It’s March 2015, my husband’s alarm goes off. I lay in bed staring at the ceiling. I’ve just returned from two months’ home with my Mom after her first mastectomy. My day to day life helping her heal was packed. Now I lay in bed with a cloud of depression. I finally have time to digest everything that’s happened. I don’t have to put on a brave face for my mom this morning, so instead I’ll just lay here. I feel alone. In my mind no one understands. Everyone has moved on with their happy lives, meanwhile my mom is fighting for her life, and I’ve never felt more lost. Than the phone rings and it’s my friend Kelle.
“Hey Rach, welcome back! Want to go for a bike ride?”
“Sure.” I reply.
At 9am Kelle drives 45 minutes in LA traffic to ride bikes with me. We ride along the coast and she tells me all the gossip I’ve missed. But mainly comforts me with the Idea that I’ve missed nothing. She doesn’t push me to talk about my mom. But I know she’s there to listen when I do.
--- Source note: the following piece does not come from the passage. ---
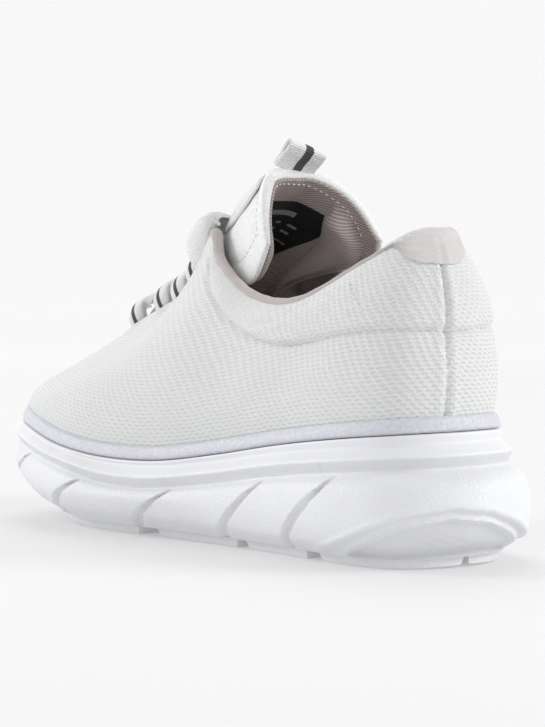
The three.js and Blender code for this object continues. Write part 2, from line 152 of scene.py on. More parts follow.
class Surface:
    """A principled material and short names for the nodes that feed it."""

    def __init__(self, name, colour, roughness, sheen=0.0, specular=0.5):
        self.material = bpy.data.materials.new(name)
        self.material.use_nodes = True
        self.tree = self.material.node_tree
        self.shader = self.tree.nodes["Principled BSDF"]
        self.shader.inputs["Base Color"].default_value = linear(colour)
        self.shader.inputs["Roughness"].default_value = roughness
        self.shader.inputs["Specular IOR Level"].default_value = specular
        if sheen:
            self.shader.inputs["Sheen Weight"].default_value = sheen
            self.shader.inputs["Sheen Roughness"].default_value = 0.4
        self.last_bump = None

    def node(self, kind, inputs, output=0, **settings):
        node = self.tree.nodes.new("ShaderNode" + kind)
        for key, value in settings.items():
            setattr(node, key, value)
        for key, value in inputs.items():
            if isinstance(value, bpy.types.NodeSocket):
                self.tree.links.new(value, node.inputs[key])
            else:
                node.inputs[key].default_value = value
        return node.outputs[output]

    def math(self, operation, a, b=0.0):
        return self.node("Math", {0: a, 1: b}, operation=operation)

    def add(self, a, b):
        return self.math("ADD", a, b)

    def times(self, a, b):
        return self.math("MULTIPLY", a, b)

    def cosine(self, length, pitch):
        """A wave along a length in millimetres, one period for each pitch."""
        return self.math("COSINE", self.times(length, 2 * math.pi / pitch))

    def crossed(self, along, across, pitch):
        """Two slanted waves that cross, as in a basket weave or a hatch."""
        return self.times(self.cosine(self.add(along, across), pitch),
                          self.cosine(self.math("SUBTRACT", along, across), pitch))

    def cloth(self):
        """Millimetres along the piece, millimetres across it, and the share of its special finish."""
        place = self.node("Attribute", {}, output=1, attribute_name="cloth")
        return [self.node("SeparateXYZ", {0: place}, output=i) for i in range(3)]

    def grain(self, size, detail=3.0, seed=0.0):
        """Noise with cells of a given size in millimetres, from 0 to 1."""
        place = self.node("TexCoord", {}, output=3)
        moved = self.node("VectorMath", {0: place, 1: (seed, seed, seed)}, operation="ADD")
        return self.node("TexNoise", {"Vector": moved, "Scale": 1 / (size * MM), "Detail": detail})

    def fade(self, value, low, high, to_low=0.0, to_high=1.0):
        return self.node("MapRange", {"Value": value, "From Min": low, "From Max": high,
                                      "To Min": to_low, "To Max": to_high},
                         interpolation_type="SMOOTHSTEP")

    def blend(self, share, a, b):
        colours = [linear(c) if isinstance(c, tuple) else c for c in (a, b)]
        node = self.tree.nodes.new("ShaderNodeMix")
        node.data_type = "RGBA"
        for socket, value in zip((node.inputs[0], node.inputs[6], node.inputs[7]), (share, *colours)):
            if isinstance(value, bpy.types.NodeSocket):
                self.tree.links.new(value, socket)
            else:
                socket.default_value = value
        return node.outputs[2]

    def colour(self, socket):
        self.tree.links.new(socket, self.shader.inputs["Base Color"])

    def roughness(self, socket):
        self.tree.links.new(socket, self.shader.inputs["Roughness"])

    def raise_by(self, height, depth):
        """Adds relief of a given depth in millimetres; several add up."""
        inputs = {"Height": height, "Distance": depth * MM, "Strength": 1.0}
        if self.last_bump is not None:
            inputs["Normal"] = self.last_bump
        self.last_bump = self.node("Bump", inputs)
        self.tree.links.new(self.last_bump, self.shader.inputs["Normal"])


# The pitch of the knit's scales in millimetres, across the rows and along them.
KNIT_ROW = 1.45
KNIT_DASH = 3.2


def knit_material():
    """The upper's mesh: long staggered scales with thin wavy creases; plain ribs on the collar's front."""
    s = Surface("engineered_mesh", (0.89, 0.9, 0.897), 0.85, sheen=0.1, specular=0.2)
    along, across, ribbed = s.cloth()
    along = s.add(along, s.times(s.add(s.grain(9, 2), -0.5), 1.4))
    across = s.add(across, s.times(s.add(s.grain(12, 2, seed=0.7), -0.5), 1.4))
    rows = s.times(across, 1 / KNIT_ROW)
    number = s.math("FLOOR", rows)
    local = s.add(s.math("SUBTRACT", rows, number), -0.5)
    phase = s.add(s.times(along, 2 * math.pi / KNIT_DASH), s.times(number, math.pi))
    wave = s.math("COSINE", phase)
    centre = s.times(s.math("SINE", phase), 0.16)
    off = s.math("ABSOLUTE", s.math("SUBTRACT", local, centre))
    scale = s.times(s.fade(off, 0.26, 0.5, 1.0, 0.0), s.fade(wave, -1.0, -0.6, 0.4, 1.0))
    rib = s.fade(s.cosine(s.add(along, s.times(across, 0.35)), 1.7), -0.95, 0.5)
    plain = s.math("SUBTRACT", 1.0, ribbed)
    height = s.add(s.times(scale, plain), s.times(rib, ribbed))
    height = s.add(height, s.times(s.grain(0.35, 2, seed=1.0), 0.35))
    # The thread's colour darkens where the relief is low: painted shade in the creases between the scales and
    # ribs.
    thread = s.blend(s.fade(height, 0.1, 0.7), (0.838, 0.842, 0.84), (0.885, 0.89, 0.888))
    s.colour(s.blend(s.fade(s.grain(40, 2, seed=2.0), 0.3, 0.7, 0.0, 0.25), thread, (0.88, 0.885, 0.882)))
    s.raise_by(height, 0.24)
    return s.material


def twill_material(name, light, dark, pitch=1.0, relief=0.2, dots=False):
    """A closely woven fabric: slanted ribs, or a dotted basket weave."""
    s = Surface(name, light, 0.85, sheen=0.3, specular=0.2)
    along, across, _ = s.cloth()
    if dots:
        ribs = s.crossed(along, across, pitch)
    else:
        ribs = s.cosine(s.add(along, s.times(across, 0.7)), pitch)
    height = s.add(s.fade(ribs, -0.8, 0.8), s.times(s.grain(0.3, 2), 0.5))
    shade = s.blend(s.fade(height, 0.1, 1.2), dark, light)
    s.colour(s.blend(s.times(s.grain(25, 2, seed=3.0), 0.25), shade, dark))
    s.raise_by(height, relief)
    return s.material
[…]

In the next year, I will go home a lot for my mom’s cancer, and every time I return Kelle calls for a bike ride.
Kelle didn’t know it. But those bike rides healed me. She healed me. She went from being a work friend to one of my very best friends. Kelle didn’t wait for my call to say that I was lonely, and depressed. She knew I was going through something hard, so she simply showed up.
So often when we’re in our lowest moments we don’t have the energy to ask for help. Kelle taught me what it means to be an intuitive friend. She was there for me purely on her instinct that I needed her to be. Considering recent events, I’m reminded the importance of being there for each other. Not only when someone asks for help, but more importantly when they don’t.